Provided entries:
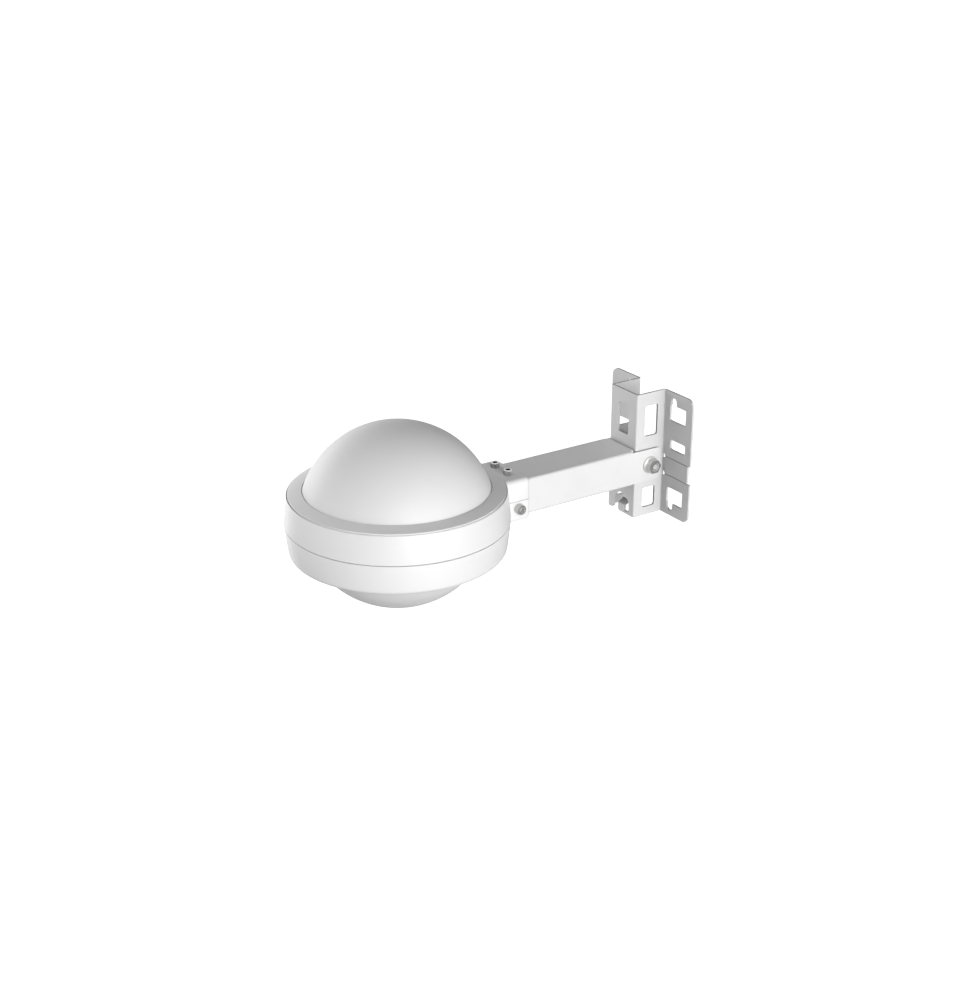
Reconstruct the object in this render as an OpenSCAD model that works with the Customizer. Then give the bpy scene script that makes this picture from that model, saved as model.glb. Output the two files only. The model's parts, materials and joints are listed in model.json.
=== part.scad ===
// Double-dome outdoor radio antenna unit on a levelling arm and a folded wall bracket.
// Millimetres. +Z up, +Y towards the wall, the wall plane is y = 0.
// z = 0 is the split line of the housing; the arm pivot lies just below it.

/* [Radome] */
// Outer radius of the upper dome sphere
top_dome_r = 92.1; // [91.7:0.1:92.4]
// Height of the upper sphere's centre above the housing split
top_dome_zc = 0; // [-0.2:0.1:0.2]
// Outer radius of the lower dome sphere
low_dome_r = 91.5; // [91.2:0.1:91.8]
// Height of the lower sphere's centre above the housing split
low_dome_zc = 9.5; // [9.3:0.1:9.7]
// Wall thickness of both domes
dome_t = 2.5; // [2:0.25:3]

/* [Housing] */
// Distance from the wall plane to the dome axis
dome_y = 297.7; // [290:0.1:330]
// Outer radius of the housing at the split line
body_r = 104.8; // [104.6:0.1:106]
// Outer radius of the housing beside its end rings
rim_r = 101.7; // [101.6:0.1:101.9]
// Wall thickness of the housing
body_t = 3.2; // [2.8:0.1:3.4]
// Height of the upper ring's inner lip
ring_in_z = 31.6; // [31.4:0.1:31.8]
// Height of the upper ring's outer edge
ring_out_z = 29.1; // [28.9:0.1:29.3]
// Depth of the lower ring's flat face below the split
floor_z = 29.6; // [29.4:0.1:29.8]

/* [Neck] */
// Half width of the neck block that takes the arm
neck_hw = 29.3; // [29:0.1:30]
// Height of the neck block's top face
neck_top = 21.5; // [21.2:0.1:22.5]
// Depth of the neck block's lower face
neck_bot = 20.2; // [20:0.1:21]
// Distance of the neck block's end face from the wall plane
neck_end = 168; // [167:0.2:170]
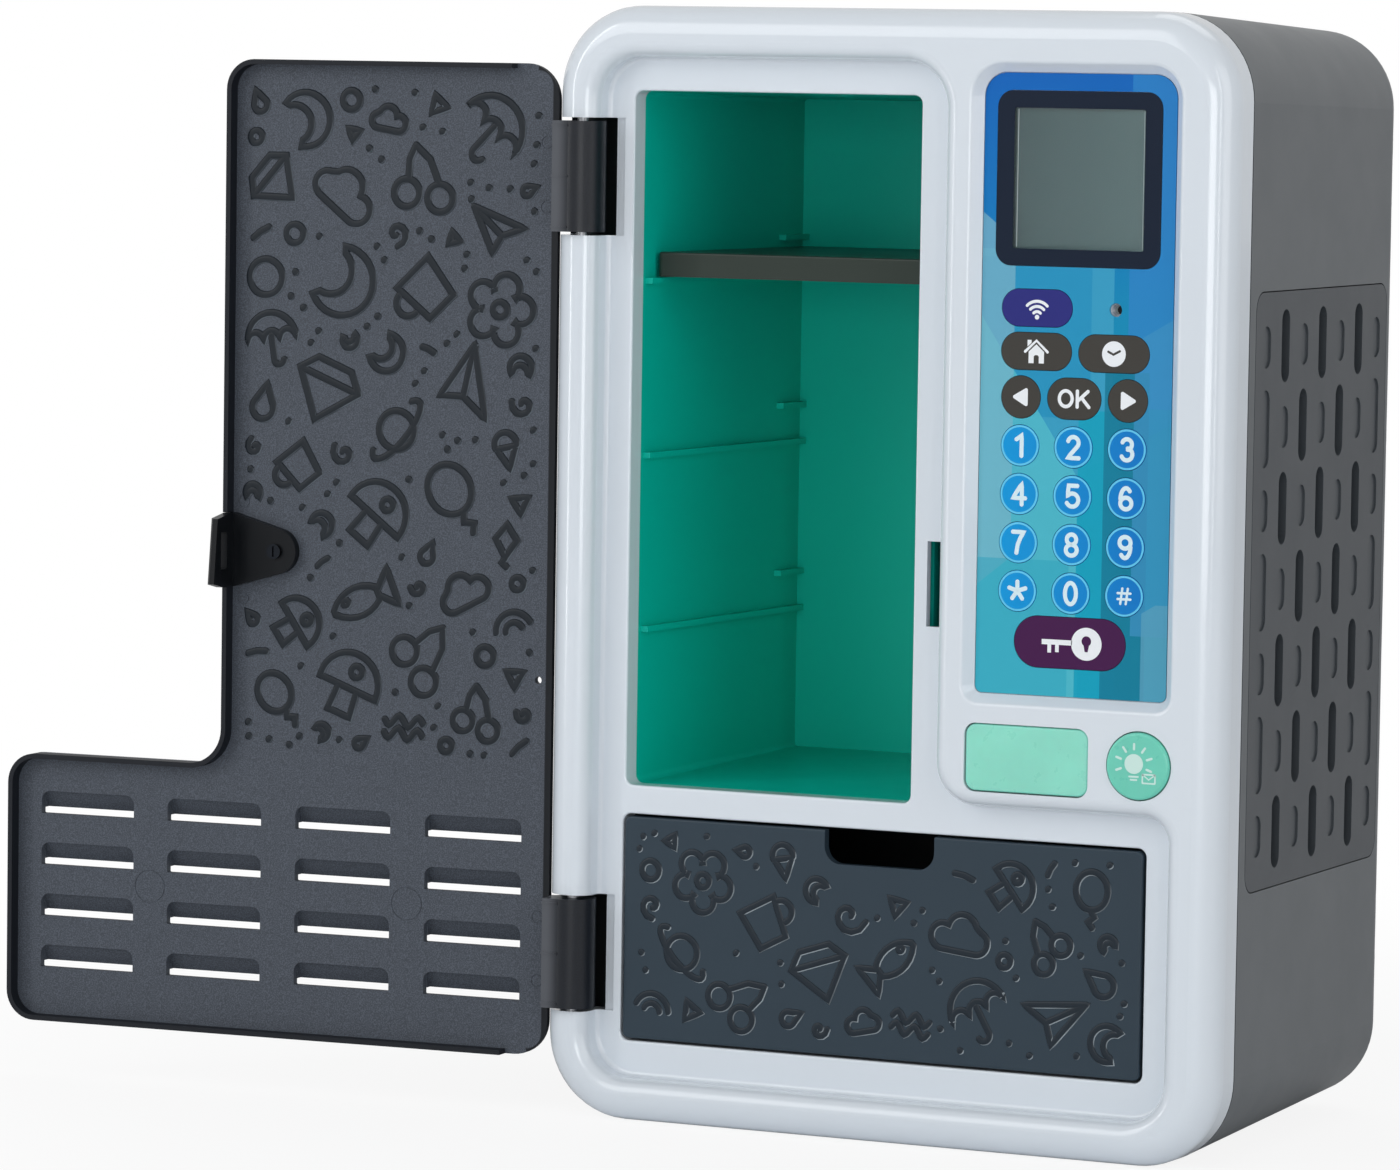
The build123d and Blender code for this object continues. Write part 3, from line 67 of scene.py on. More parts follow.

Exercise details: Everything from the first line above through the line that contains "dome_t = 2.5; // [2:0.25:3]" should be duplicated exactly, please, and nothing beyond it.

Exercise answer:
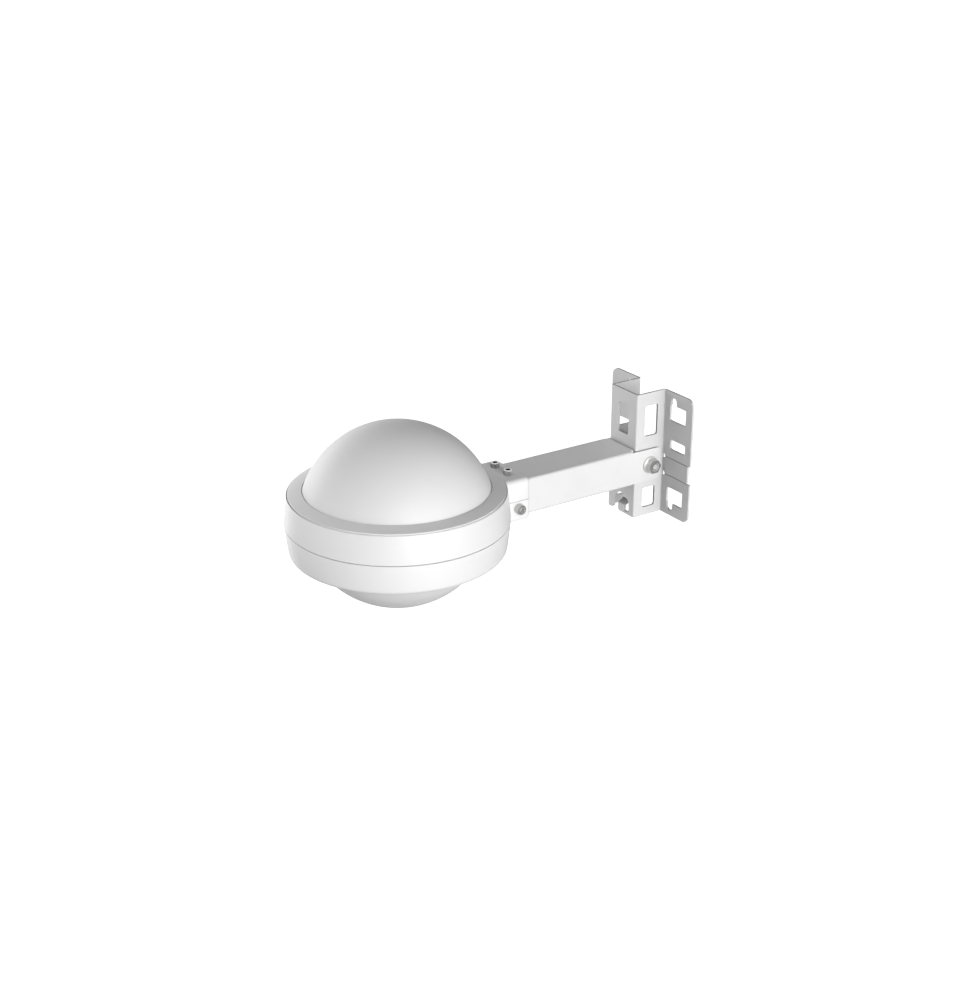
Reconstruct the object in this render as an OpenSCAD model that works with the Customizer. Then give the bpy scene script that makes this picture from that model, saved as model.glb. Output the two files only. The model's parts, materials and joints are listed in model.json.
=== part.scad ===
// Double-dome outdoor radio antenna unit on a levelling arm and a folded wall bracket.
// Millimetres. +Z up, +Y towards the wall, the wall plane is y = 0.
// z = 0 is the split line of the housing; the arm pivot lies just below it.

/* [Radome] */
// Outer radius of the upper dome sphere
top_dome_r = 92.1; // [91.7:0.1:92.4]
// Height of the upper sphere's centre above the housing split
top_dome_zc = 0; // [-0.2:0.1:0.2]
// Outer radius of the lower dome sphere
low_dome_r = 91.5; // [91.2:0.1:91.8]
// Height of the lower sphere's centre above the housing split
low_dome_zc = 9.5; // [9.3:0.1:9.7]
// Wall thickness of both domes
dome_t = 2.5; // [2:0.25:3]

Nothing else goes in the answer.